Data lines>
# # # # #

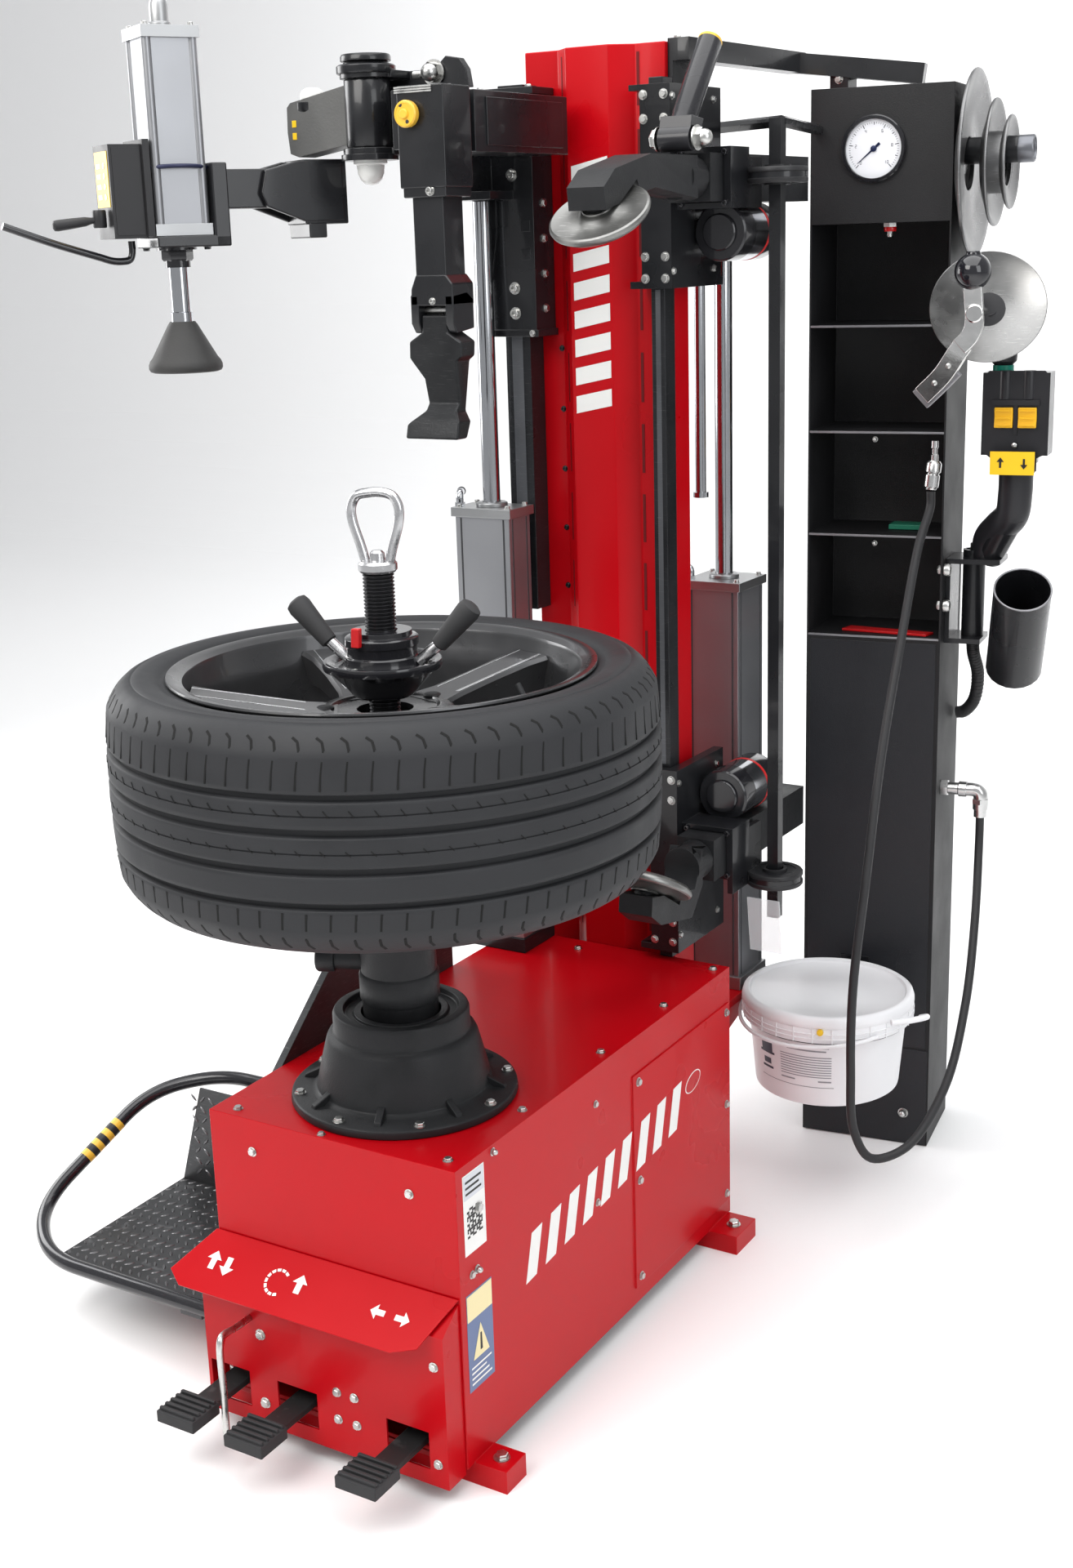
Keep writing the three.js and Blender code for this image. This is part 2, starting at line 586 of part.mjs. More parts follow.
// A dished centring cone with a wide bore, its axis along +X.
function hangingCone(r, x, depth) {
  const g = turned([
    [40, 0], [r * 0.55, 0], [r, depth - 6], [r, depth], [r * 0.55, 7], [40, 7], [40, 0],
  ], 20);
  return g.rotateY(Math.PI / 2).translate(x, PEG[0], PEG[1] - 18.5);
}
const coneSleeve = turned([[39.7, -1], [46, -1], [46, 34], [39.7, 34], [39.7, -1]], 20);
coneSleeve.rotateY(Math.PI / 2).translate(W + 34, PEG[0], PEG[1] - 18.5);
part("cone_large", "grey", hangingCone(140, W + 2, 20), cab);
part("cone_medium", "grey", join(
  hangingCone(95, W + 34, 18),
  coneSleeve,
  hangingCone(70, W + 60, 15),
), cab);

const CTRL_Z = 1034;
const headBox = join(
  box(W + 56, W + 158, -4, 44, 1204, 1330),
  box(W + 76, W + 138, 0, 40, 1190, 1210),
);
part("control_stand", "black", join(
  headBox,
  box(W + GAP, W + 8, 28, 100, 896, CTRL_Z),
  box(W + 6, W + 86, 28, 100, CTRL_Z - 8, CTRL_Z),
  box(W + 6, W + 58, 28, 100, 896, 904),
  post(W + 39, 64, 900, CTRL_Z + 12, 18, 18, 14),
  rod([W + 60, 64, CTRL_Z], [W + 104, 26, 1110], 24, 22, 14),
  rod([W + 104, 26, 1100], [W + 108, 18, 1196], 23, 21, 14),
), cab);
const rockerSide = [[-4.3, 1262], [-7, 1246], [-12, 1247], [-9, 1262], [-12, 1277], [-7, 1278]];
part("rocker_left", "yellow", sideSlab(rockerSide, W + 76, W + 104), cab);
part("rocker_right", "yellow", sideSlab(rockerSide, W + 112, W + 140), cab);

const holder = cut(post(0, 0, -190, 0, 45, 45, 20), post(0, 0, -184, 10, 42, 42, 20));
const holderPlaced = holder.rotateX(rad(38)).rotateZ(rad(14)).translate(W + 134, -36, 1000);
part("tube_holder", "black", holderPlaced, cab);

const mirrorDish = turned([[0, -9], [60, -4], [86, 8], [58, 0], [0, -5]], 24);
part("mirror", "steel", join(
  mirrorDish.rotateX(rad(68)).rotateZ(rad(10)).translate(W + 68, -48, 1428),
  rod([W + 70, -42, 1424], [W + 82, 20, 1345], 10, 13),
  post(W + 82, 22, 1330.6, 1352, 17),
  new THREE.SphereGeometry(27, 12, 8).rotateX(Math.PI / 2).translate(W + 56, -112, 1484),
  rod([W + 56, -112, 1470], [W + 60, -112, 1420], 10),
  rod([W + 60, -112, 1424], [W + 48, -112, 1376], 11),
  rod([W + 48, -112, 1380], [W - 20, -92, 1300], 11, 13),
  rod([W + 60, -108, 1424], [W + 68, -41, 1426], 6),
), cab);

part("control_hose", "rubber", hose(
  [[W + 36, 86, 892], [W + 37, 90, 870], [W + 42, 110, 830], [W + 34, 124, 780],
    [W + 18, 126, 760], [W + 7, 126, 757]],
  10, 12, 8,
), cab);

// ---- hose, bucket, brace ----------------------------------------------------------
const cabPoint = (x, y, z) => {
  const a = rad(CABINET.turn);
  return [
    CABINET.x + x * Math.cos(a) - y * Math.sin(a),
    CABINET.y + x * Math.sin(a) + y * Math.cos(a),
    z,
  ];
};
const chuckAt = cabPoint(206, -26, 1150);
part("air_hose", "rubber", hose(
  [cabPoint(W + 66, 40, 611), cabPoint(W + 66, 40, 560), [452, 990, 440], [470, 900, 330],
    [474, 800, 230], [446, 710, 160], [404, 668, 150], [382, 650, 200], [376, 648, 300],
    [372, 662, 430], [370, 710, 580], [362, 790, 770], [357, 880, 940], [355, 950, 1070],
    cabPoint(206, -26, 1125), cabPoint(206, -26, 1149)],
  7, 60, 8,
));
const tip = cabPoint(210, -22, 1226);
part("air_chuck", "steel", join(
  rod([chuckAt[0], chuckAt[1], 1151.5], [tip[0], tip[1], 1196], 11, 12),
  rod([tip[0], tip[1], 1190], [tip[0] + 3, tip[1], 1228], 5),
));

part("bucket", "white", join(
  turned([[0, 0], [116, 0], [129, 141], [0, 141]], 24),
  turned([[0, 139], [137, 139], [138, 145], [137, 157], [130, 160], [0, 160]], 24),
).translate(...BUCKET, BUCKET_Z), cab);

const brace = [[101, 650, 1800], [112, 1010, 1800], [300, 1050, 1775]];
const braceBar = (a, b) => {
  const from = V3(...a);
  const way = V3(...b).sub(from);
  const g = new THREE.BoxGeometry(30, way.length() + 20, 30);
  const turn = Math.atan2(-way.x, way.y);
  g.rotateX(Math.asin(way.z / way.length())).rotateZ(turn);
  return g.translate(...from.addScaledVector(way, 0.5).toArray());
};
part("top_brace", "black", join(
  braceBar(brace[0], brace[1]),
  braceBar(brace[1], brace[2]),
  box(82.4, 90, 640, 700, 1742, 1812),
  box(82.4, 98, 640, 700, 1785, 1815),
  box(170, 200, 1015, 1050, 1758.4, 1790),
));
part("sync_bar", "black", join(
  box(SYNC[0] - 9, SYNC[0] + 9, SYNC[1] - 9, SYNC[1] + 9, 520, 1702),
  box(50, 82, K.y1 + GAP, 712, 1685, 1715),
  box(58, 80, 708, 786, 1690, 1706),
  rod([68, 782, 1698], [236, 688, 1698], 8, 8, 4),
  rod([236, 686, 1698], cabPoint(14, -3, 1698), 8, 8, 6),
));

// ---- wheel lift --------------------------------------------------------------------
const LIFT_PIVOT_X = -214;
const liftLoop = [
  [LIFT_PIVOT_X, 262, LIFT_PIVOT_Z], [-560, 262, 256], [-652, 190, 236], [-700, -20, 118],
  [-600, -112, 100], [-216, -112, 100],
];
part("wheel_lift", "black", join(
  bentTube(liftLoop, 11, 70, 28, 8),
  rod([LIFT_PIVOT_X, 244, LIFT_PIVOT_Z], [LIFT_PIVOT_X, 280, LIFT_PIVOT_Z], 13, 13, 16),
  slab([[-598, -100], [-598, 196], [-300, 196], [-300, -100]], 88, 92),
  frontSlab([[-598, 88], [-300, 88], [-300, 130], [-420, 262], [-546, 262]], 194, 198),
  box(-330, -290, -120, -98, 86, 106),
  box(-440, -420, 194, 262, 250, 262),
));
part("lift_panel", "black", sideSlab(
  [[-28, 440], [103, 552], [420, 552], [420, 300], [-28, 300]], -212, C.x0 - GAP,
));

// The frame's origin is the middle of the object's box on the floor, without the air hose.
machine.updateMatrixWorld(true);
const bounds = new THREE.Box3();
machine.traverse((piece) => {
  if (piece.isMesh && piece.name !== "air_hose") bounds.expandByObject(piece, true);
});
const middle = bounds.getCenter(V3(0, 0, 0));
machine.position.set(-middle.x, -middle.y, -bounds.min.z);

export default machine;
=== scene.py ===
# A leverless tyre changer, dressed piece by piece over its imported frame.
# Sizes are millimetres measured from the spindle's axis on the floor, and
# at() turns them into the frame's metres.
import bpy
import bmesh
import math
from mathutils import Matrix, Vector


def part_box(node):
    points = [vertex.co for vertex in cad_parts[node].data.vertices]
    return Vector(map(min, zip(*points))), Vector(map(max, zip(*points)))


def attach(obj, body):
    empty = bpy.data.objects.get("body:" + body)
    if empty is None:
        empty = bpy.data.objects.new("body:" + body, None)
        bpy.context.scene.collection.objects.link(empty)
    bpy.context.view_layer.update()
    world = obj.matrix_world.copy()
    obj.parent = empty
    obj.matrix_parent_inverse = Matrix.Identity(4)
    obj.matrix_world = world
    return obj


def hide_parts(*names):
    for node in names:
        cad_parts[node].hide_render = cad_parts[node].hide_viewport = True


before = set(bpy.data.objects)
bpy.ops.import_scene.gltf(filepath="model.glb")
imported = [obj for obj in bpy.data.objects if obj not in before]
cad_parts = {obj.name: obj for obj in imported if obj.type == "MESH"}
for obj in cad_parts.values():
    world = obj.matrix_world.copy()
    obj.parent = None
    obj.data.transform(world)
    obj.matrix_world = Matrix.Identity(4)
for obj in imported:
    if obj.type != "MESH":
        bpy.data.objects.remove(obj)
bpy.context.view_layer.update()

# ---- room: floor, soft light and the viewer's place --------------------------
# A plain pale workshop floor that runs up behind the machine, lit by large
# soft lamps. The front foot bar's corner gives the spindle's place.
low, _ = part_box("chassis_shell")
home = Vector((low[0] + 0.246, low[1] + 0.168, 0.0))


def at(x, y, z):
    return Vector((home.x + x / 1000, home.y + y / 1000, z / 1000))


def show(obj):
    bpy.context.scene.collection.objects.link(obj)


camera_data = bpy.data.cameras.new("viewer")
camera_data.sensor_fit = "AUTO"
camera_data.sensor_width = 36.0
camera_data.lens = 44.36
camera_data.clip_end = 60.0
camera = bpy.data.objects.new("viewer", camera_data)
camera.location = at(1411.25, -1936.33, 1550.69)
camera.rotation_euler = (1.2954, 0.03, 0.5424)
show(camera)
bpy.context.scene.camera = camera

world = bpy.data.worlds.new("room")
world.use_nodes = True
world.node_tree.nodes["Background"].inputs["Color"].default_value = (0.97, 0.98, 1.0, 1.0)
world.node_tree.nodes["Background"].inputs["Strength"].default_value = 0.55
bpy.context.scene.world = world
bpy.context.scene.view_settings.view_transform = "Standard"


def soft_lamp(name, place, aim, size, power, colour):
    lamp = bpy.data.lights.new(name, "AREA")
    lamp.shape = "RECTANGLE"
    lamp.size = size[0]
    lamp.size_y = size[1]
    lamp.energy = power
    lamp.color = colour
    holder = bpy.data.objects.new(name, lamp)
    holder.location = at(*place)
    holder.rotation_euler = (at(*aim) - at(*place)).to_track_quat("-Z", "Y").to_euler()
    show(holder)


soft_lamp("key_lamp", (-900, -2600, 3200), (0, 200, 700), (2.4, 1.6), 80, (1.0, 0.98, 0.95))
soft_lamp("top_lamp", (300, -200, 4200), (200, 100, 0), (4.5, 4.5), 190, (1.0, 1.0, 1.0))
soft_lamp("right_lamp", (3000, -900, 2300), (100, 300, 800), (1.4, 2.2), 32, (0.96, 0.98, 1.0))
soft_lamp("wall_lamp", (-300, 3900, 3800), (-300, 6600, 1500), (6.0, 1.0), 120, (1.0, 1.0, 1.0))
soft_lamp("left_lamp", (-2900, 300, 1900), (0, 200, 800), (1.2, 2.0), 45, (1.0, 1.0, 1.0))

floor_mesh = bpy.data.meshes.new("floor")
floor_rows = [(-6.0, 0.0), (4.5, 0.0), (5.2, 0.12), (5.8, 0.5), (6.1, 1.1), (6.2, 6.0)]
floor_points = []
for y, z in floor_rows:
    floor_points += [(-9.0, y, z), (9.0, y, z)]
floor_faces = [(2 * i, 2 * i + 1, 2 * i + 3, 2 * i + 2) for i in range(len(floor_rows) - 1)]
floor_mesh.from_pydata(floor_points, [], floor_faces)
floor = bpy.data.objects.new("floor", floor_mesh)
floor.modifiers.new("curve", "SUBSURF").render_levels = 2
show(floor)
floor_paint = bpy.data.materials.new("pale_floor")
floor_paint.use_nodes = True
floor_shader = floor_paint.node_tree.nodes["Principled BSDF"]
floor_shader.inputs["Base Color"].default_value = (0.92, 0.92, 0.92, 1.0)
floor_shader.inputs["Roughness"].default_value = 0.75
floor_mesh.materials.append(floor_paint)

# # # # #

Task to complete>
Exactly the lines from the one holding "the air hose." through the one holding "zip(*points))), Vector(map(max, zip(*points)))" should be printed, ends included.

Exercise solution>
// The frame's origin is the middle of the object's box on the floor, without the air hose.
machine.updateMatrixWorld(true);
const bounds = new THREE.Box3();
machine.traverse((piece) => {
  if (piece.isMesh && piece.name !== "air_hose") bounds.expandByObject(piece, true);
});
const middle = bounds.getCenter(V3(0, 0, 0));
machine.position.set(-middle.x, -middle.y, -bounds.min.z);

export default machine;
=== scene.py ===
# A leverless tyre changer, dressed piece by piece over its imported frame.
# Sizes are millimetres measured from the spindle's axis on the floor, and
# at() turns them into the frame's metres.
import bpy
import bmesh
import math
from mathutils import Matrix, Vector


def part_box(node):
    points = [vertex.co for vertex in cad_parts[node].data.vertices]
    return Vector(map(min, zip(*points))), Vector(map(max, zip(*points)))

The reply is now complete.